In recent weeks, tensions on the peninsula have been among their highest levels since a truce ended the direct combat of the Korean War in 1953.

Northern artillery shelled the South’s Yeonpyeong Island on Nov. 23, killing four people, and South Korea followed with two live-fire training exercises despite threats from North Korea that it could retaliate if it felt threatened.

In recent days, one top North Korean official called the latest drills a “grave military provocation” and even threatened a “sacred” nuclear war if the South attacked.

Third nuclear test?

A report released Friday predicting that the North could carry out a third nuclear test as early as next year also did little to erase the growing unease.
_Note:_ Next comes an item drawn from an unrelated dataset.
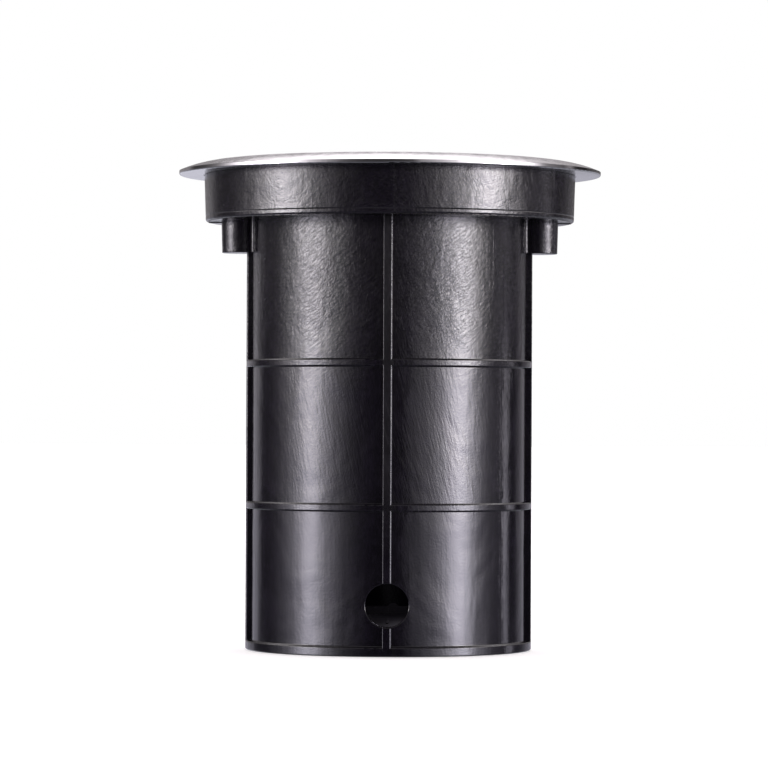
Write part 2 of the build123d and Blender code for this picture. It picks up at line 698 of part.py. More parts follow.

North Korea carried out tests in 2006 and 2009.

“There is a possibility of North Korea carrying out its third nuclear test to seek improvement in its nuclear weapons production capability, keep the military tension high and promote Kim Jong-Un’s status as the next leader,” said the report by a South Korean Foreign Ministry institute, referring to Northern leader Kim Jong-Il’s youngest son and presumed successor.

Another report released Thursday warned that the rising tensions between North and South Korea have “created a serious risk that any further provocation might turn into a wider conflict.”

The study by the nonprofit International Crisis Group said that while the North would lose a war against its southern neighbor, “Seoul is constrained in retaliating forcefully because it has so much to lose” economically and politically.

“Pyongyang, isolated from global markets and domestic political forces, does not face such constraints,” the report added. “Rather, the disparity permits it to provoke the South at very little cost, even while falling behind in the overall balance of conventional forces.”

Massive display of force

Dressed in green military fatigues, South Korean President Lee Myung-bak on Thursday visited a base near the heavily guarded demilitarized zone that separates the two nations, watching a massive display of force by his tanks and fighter jets.

On Friday, the South Korean navy ended the military drills with exercises off the nation’s less-tense eastern border.

Lee has been under pressure to get tough on North Korea ever since a torpedo sunk a South Korean warship in March.

The North was widely blamed for the attack, which killed 46 men on board. After last month’s artillery bombardment of Yeonpyeong Island, Seoul replaced its defense minister and has taken a more aggressive defense posture.

“I had thought that we could safeguard peace if we had patience, but that wasn’t the case,” Lee told the troops during his visit, his office reported.

Any surprise attack would be met with a “merciless” response, he added.